Owl Test Prep’s guide to all the fundamental skills you need to ace the quant portion of the GMAT.
There are a number of fundamentals guides on the market and I’ve used most of them at one time or another when working with my private students. All of them have their pros and cons, but most of them have one significant problem – they are math books, not GMAT books.
The quantitative portion of the GMAT is a skill based on a body of knowledge. It is not a math test. Just “knowing the math” is not enough. You need to know how the GMAT presents the math, so I’m going to include as many GMAT style problems as possible while introducing you to the basic concepts you need to know to solve those problems. I will also present the basic strategies and tactics that experienced test takers use to solve these questions quickly and efficiently.
IMPORTANT:
I am assuming you can add, subtract, multiply, and divide with positive and negative integers, fractions, and decimals. You should also be able find 23% of 17 without a calculator. If you can’t do all of these things quickly and accurately, STOP RIGHT HERE. Rationalizations like “I’m sure it will come back to me” are first class tickets to an economy class MBA programs.

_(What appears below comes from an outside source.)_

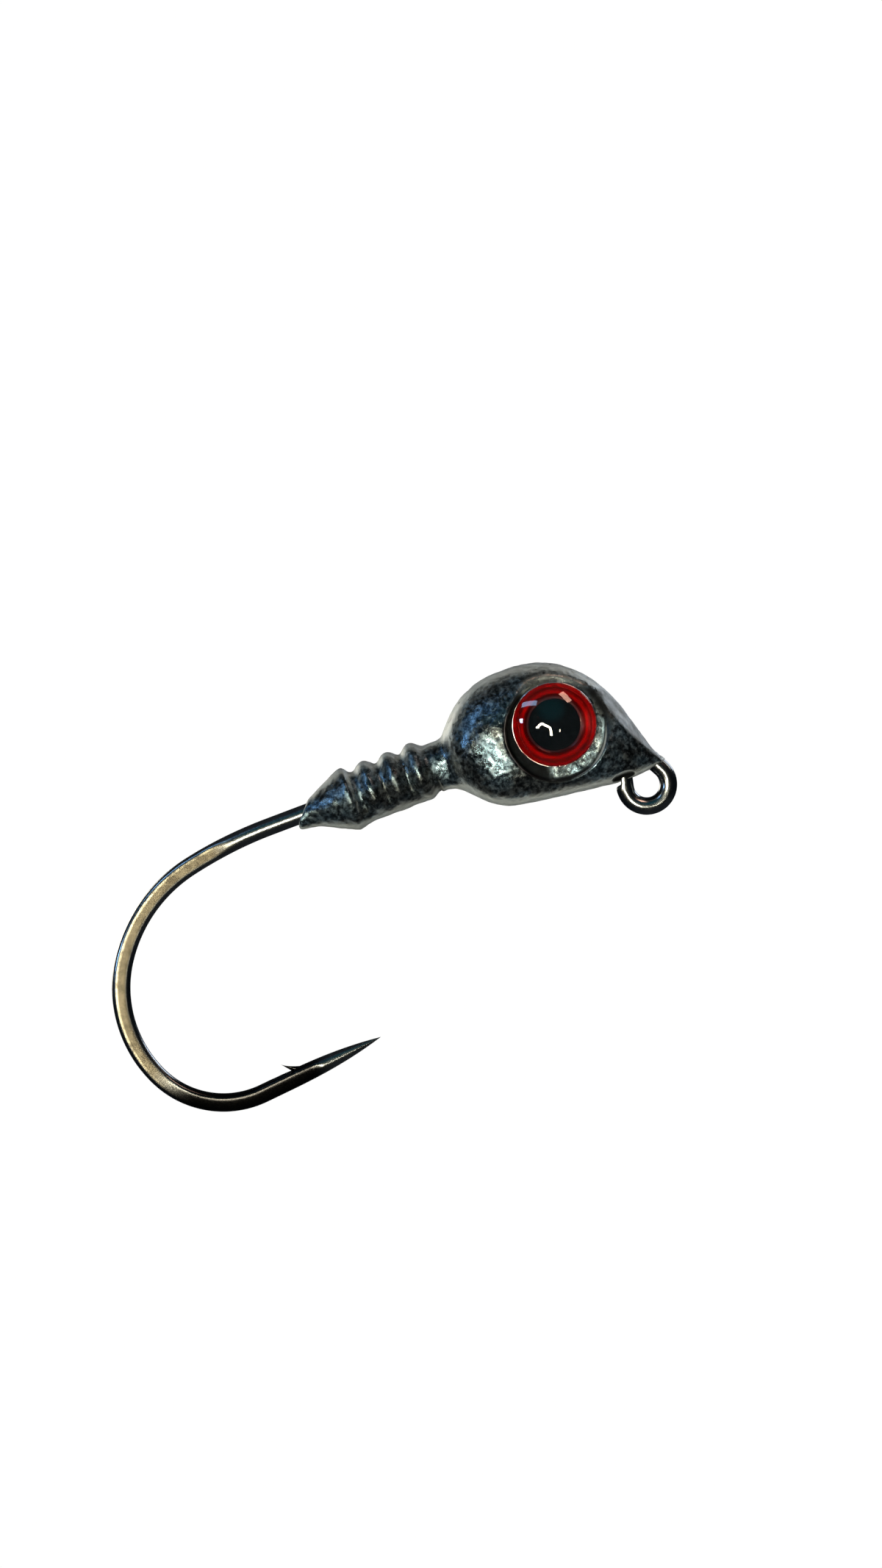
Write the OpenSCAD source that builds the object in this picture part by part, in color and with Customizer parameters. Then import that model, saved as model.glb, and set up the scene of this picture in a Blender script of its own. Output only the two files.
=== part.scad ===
// Jig head: a forged hook cast into a lead head, with a domed eye glued to each side.
// Origin: centre of the line-tie ring. +X runs along the shank towards the nose,
// +Z is up from the point to the shank, and Y runs across the head.

/* [Hook wire] */
// Diameter of the round wire
wire_d = 1.06; // [0.9:0.02:1.3]
// Bore of the line-tie ring
ring_bore = 1.6; // [1.4:0.1:2]
// How far the ring's inner crest is flattened into a round land
ring_land = 0.02; // [0.01:0.01:0.04]
// Angle round the ring at which the stem leaves it
stem_angle = 28; // [24:1:34]
// Radius of the wire's bend inside the head
stem_bend_r = 2; // [1.6:0.1:2.4]
// Height of the shank's axis above the line tie
shank_h = 5.65; // [5.2:0.05:6.8]

/* [Hook bend] */
// Distance from the line tie back to the start of the bend
bend_start = 22.2; // [21.6:0.1:28]
// Thickness across the forged flats of the bend
forged_t = 0.86; // [0.7:0.02:0.88]
// Height of the forged wire in the plane of the hook
forged_h = 1.12; // [1.06:0.02:1.2]
// Radius of the slow sweep below the shank
sweep_r = 25.5; // [20:0.5:32]
// Turn of the slow sweep
sweep_turn = 12; // [8:1:16]
// Radius of the back of the bend
back_r = 9.1; // [7.5:0.1:11]
// Turn of the back of the bend
back_turn = 44.5; // [38:0.5:50]
// Radius of the middle of the bend
belly_r = 7.45; // [6.2:0.05:9]
// Turn of the middle of the bend
belly_turn = 58.5; // [50:0.5:64]
// Radius of the heel, where the bend meets the point
heel_r = 5.6; // [4.6:0.1:6.8]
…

If someone has to hold an RPG to your head to get you to do math by hand, you need to fix this by getting an account on Khan Academy, and working your way through the arithmetic module (advice about how to use to Khan Academy for maximum benefit can be found here). If you don’t know what Khan Academy is, you should fix this by watching the TED talk Let’s Use Video to Reinvent Education. If you don’t know what a TED talk is, I don’t know what to say… There’s no TED talk about TED talks.